The measures in this bill come out of the Baird report into the international student market. This bill implements many of Mr Baird’s recommendations and builds on the original ESOS Act 2000. The main provisions in the bill include, firstly, the establishment of an overseas student ombudsman within the Office of the Commonwealth Ombudsman; secondly, it gives the Commonwealth power to impose financial penalties for a range of activities, including unethical recruitment practices; thirdly, it strengthens the registration criteria for providers of education services; and, fourthly, it introduces a new strategy for managing risk in the private education industry. These are important measures, and the coalition broadly supports them. But, as Senator Mason has indicated and as the member for Forrest, who spoke before me, indicated, we will be watching closely for how these measures are actually implemented on the ground. It is one thing to have good intentions—and they are good intentions—articulated in the bill, but it is quite another to implement those intentions well.
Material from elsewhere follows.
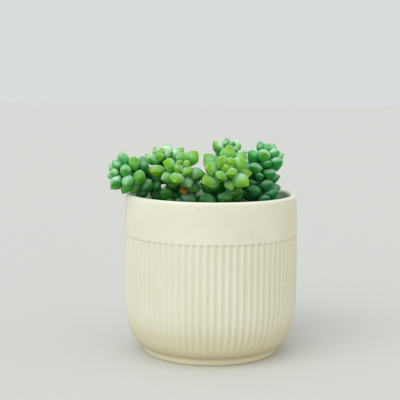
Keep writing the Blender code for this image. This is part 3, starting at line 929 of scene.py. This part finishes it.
def flesh_group():
    """Colour, bloom and relief of the plant's skin, from where a point lies on its leaf, with painted
    light on faces turned up and painted shade on undersides, heels and low leaves.
    """
    tree = bpy.data.node_groups.new("living_skin", "ShaderNodeTree")
    for name in ("Point", "Normal", "Place"):
        tree.interface.new_socket(name, in_out="INPUT", socket_type="NodeSocketVector")
    for name in ("Warmth", "Pale", "Tone", "Age", "Dry"):
        tree.interface.new_socket(name, in_out="INPUT", socket_type="NodeSocketFloat")
    tree.interface.new_socket("Colour", in_out="OUTPUT", socket_type="NodeSocketColor")
    for name in ("BloomAndTopLight", "Relief"):
        tree.interface.new_socket(name, in_out="OUTPUT", socket_type="NodeSocketFloat")
    b = Builder(tree)
    given = b.node("NodeGroupInput").outputs
    result = b.node("NodeGroupOutput").inputs
    parts = b.node("ShaderNodeSeparateXYZ")
    b.put(given["Place"], parts.inputs[0])
    upper, along = parts.outputs["X"], parts.outputs["Z"]
    slope = b.node("ShaderNodeSeparateXYZ")
    b.put(given["Normal"], slope.inputs[0])
    skyward = slope.outputs["Z"]
    patch = b.noise(given["Point"], 190, 3, 0.55)
    drift = b.noise(given["Point"], 330, 4, 0.6)

    # The flesh: lime towards the end of a warm leaf, and blue-green on an old one, with painted shade
    # on the low leaves, at each heel and on undersides.
    swing = b.math("MULTIPLY", b.math("SUBTRACT", given["Tone"], 0.5), TONE_SWING)
    warmth = b.spread(b.math("ADD", given["Warmth"], swing), 0, 1)
    cool = b.mix(given["Tone"], *FLESH_COOL)
    warm = b.mix(given["Tone"], *FLESH_WARM)
    flesh = b.mix(warmth, cool, warm)
    flesh = b.mix(b.spread(given["Age"], 0.0, 0.3, 0.6, 0), flesh, FLESH_YOUNG)
    end = b.mix(warmth, b.mix(patch, *END_COOL), b.mix(patch, *END_WARM))
    flesh = b.mix(b.spread(along, 0.4, 0.85, 0, 0.9), flesh, end)
    # old leaves' blue-green, darkened as painted shade on the low leaves under the crown
    flesh = b.mix(b.spread(given["Age"], 0.45, 1.0, 0, 0.75), flesh, FLESH_OLD_PAINTED_SHADE)
    # painted shade at the heel, where crowded leaves meet the stem
    flesh = b.mix(b.spread(along, 0.45, 0.12, 0, 0.85), flesh, HEEL_PAINTED_SHADE)
    # painted shade: a deeper, darker green multiplied in where the leaf faces down
    flesh = b.mix(b.spread(skyward, 0.15, -0.75, 0, 0.3), flesh, UNDERSIDE_PAINTED_SHADE, "MULTIPLY")

    # The bloom, rubbed off in places and at a warm leaf's end, with painted light: it lies thickest
    # where a leaf faces the sky.
    rubbed = b.spread(b.noise(given["Point"], 95, 2), 0.3, 0.62, 0.35, 1.0)
    bare_end = b.spread(warmth, 0.2, 0.9, 0.5, 0.08)
    bloom_and_top_light = b.math("MULTIPLY", b.spread(drift, 0.25, 0.75, 0.6, 1.0), rubbed)
    bloom_and_top_light = b.math("MULTIPLY", bloom_and_top_light, b.spread(along, 0.97, 0.55, bare_end, 1.0))
    bloom_and_top_light = b.math("MULTIPLY", bloom_and_top_light, b.spread(along, 0.2, 0.45))
    # painted light from above: the bloom's pale is laid on thickest where the leaf faces up
    bloom_and_top_light = b.math("MULTIPLY", bloom_and_top_light, b.spread(skyward, -0.45, 0.8, 0.04, 1.25))
    bloom_and_top_light = b.math("MULTIPLY", bloom_and_top_light, b.spread(given["Age"], 0.5, 1.0, 1.0, 0.5))
    bloom_and_top_light = b.math("MULTIPLY", bloom_and_top_light, given["Pale"])
    powder = b.mix(b.spread(given["Pale"], 0.7, 1.15), BLOOM_THIN, BLOOM_THICK)
    skin = b.mix(bloom_and_top_light, flesh, powder)

    # A painted sheen along the margins, which fades with age, and the straw of a leaf that has dried.
    margin_sheen = b.math("MULTIPLY", b.spread(upper, -0.08, 0.02), b.spread(upper, 0.32, 0.1))
    margin_sheen = b.math("MULTIPLY", margin_sheen, b.spread(along, 0.3, 0.6))
    margin_sheen = b.math("MULTIPLY", margin_sheen, b.spread(given["Age"], 0.5, 0.75, 1.0, 0.1))
    margin_sheen = b.math("MULTIPLY", margin_sheen, b.spread(given["Warmth"], 0.35, 0.8, 0.03, 0.42))
    skin = b.mix(margin_sheen, skin, MARGIN_SHEEN)
    dried = b.math("MULTIPLY", given["Dry"], b.spread(along, 0.25, 0.5))
    skin = b.mix(dried, skin, b.mix(patch, *STRAW))

    pores = b.noise(given["Point"], 1900, 2, 0.5)
    relief = b.math("ADD", b.math("MULTIPLY", drift, 0.6), b.math("MULTIPLY", pores, 0.35))
    b.put(skin, result["Colour"])
    b.put(bloom_and_top_light, result["BloomAndTopLight"])
    b.put(relief, result["Relief"])
    return tree


living_skin = flesh_group()


def skin_material(name, shoot):
    """Waxy, juicy skin: light passes a little way in, and a pale bloom dulls its gloss."""
    material, b, shader, point = new_material(name)
    skin = b.node("ShaderNodeGroup", node_tree=living_skin)
    b.put(point, skin.inputs["Point"])
    b.put(point.node.outputs["Normal"], skin.inputs["Normal"])
    b.put(b.attribute("place").outputs["Vector"], skin.inputs["Place"])
    for mark in ("Tone", "Age", "Dry"):
        b.put(b.attribute(mark.lower()).outputs["Fac"], skin.inputs[mark])
    skin.inputs["Warmth"].default_value = shoot.warmth
    skin.inputs["Pale"].default_value = shoot.pale
    b.put(skin.outputs["Colour"], shader.inputs["Base Color"])
    b.put(b.spread(skin.outputs["BloomAndTopLight"], 0, 1, 0.38, 0.6), shader.inputs["Roughness"])
    b.put(b.bump(skin.outputs["Relief"], 0.18 * MM, 0.55), shader.inputs["Normal"])
    shader.inputs["Subsurface Weight"].default_value = 0.55
    shader.inputs["Subsurface Radius"].default_value = (0.2, 1.0, 0.2)
    shader.inputs["Subsurface Scale"].default_value = 5.0 * MM
    shader.inputs["Specular IOR Level"].default_value = 0.08
    shader.inputs["Sheen Weight"].default_value = 0.04
    shader.inputs["Sheen Roughness"].default_value = 0.25
    shader.inputs["Sheen Tint"].default_value = (0.7, 1.0, 0.72, 1)
    return material


OLD = 26  # a leaf this far down has an old leaf's colour and its painted shade
WITHERED = ("front_left", 21)  # the one dry leaf
NODE_REACH = 2.5 * MM  # a finished leaf lies closer than this to the solid leaf that it finishes
STEM_PLACE = (0, 0, 0.3)  # a stem is coloured like this place on a leaf
STEM_TONE = 0.3
STEM_AGE = 0.2
TONE_SEED = 11


class Marks(NamedTuple):
    """The layers that shape a leaf's edges and tell the skin where on which leaf a point lies."""

    place: object
    tone: object
    age: object
    dry: object
    crease: object
    point: object


def marks_on(bm):
    points = bm.verts.layers
    return Marks(
        place=points.float_vector.new("place"),
        tone=points.float.new("tone"),
        age=points.float.new("age"),
        dry=points.float.new("dry"),
        crease=bm.edges.layers.float.new("crease_edge"),
        point=points.float.new("crease_vert"),
    )


def mark_leaf(verts, marks, index, tone, dry):
    for vert in verts:
        vert[marks.tone] = tone
        vert[marks.age] = min(1, index / OLD)
        vert[marks.dry] = dry


def smooth(piece):
    """Rounds the cages of its leaves."""
    surface = piece.modifiers.new("smooth_flesh", "SUBSURF")
    surface.levels = 2
    surface.render_levels = 2


def nearest_node(leaf, nodes):
    """The solid model's leaf that lies where this one does, or None."""
    trial = bmesh.new()
    add_leaf(trial, leaf.seat, leaf.crowding, leaf.distance)
    _, middle, _ = tree_of(trial)
    trial.free()
    best, found = NODE_REACH, None
    for name in nodes:
        low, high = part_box(name)
        apart = (middle - (Vector(low) + Vector(high)) / 2).length
        if apart < best:
            best, found = apart, name
    return found


def build_shoot(shoot, leaves, dice):
    """The stem with its buds and older leaves, and each loose leaf as a piece of its own."""
    nodes = [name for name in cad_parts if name.startswith(f"leaf_{shoot.name}_")]
    material = skin_material(f"skin_{shoot.name}", shoot)
    body = bmesh.new()
    marks = marks_on(body)
    for vert in add_stem(body, shoot):
        vert[marks.place] = STEM_PLACE
        vert[marks.tone] = STEM_TONE
        vert[marks.age] = STEM_AGE
    for leaf in leaves:
        tone = dice.random()
        dry = 1 if (shoot.name, leaf.index) == WITHERED else 0
        node = nearest_node(leaf, nodes) if is_loose(shoot, leaf.index) else None
        home = bmesh.new() if node else body
        layers = marks_on(home) if node else marks
        verts = add_leaf(
            home, leaf.seat, leaf.crowding, leaf.distance, swell=CAGE_SWELL, marks=layers
        )
        mark_leaf(verts, layers, leaf.index, tone, dry)
        if node:
            nodes.remove(node)
            smooth(finished_piece(home, f"plump_{node}", material, "leaf", node))
    stands_for = (f"stem_{shoot.name}", *nodes)
    smooth(finished_piece(body, f"shoot_{shoot.name}", material, "stem", *stands_for))


grown_leaves = grow_leaves()
tone_dice = random.Random(TONE_SEED)
for shoot in SHOOTS:
    build_shoot(shoot, grown_leaves[shoot.name], tone_dice)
This is a critical industry for Australia. We need to get it right. We need to be doing everything we can to support the growth of this industry, not only because of the important contribution that international students make to our economy but also because of the important contribution they make in so many other aspects of Australian life. The bill will go some way to addressing some of the pressing issues which are facing the international student market, and hopefully it will support and enhance this vital sector in Australia in the years to come. Thank you very much.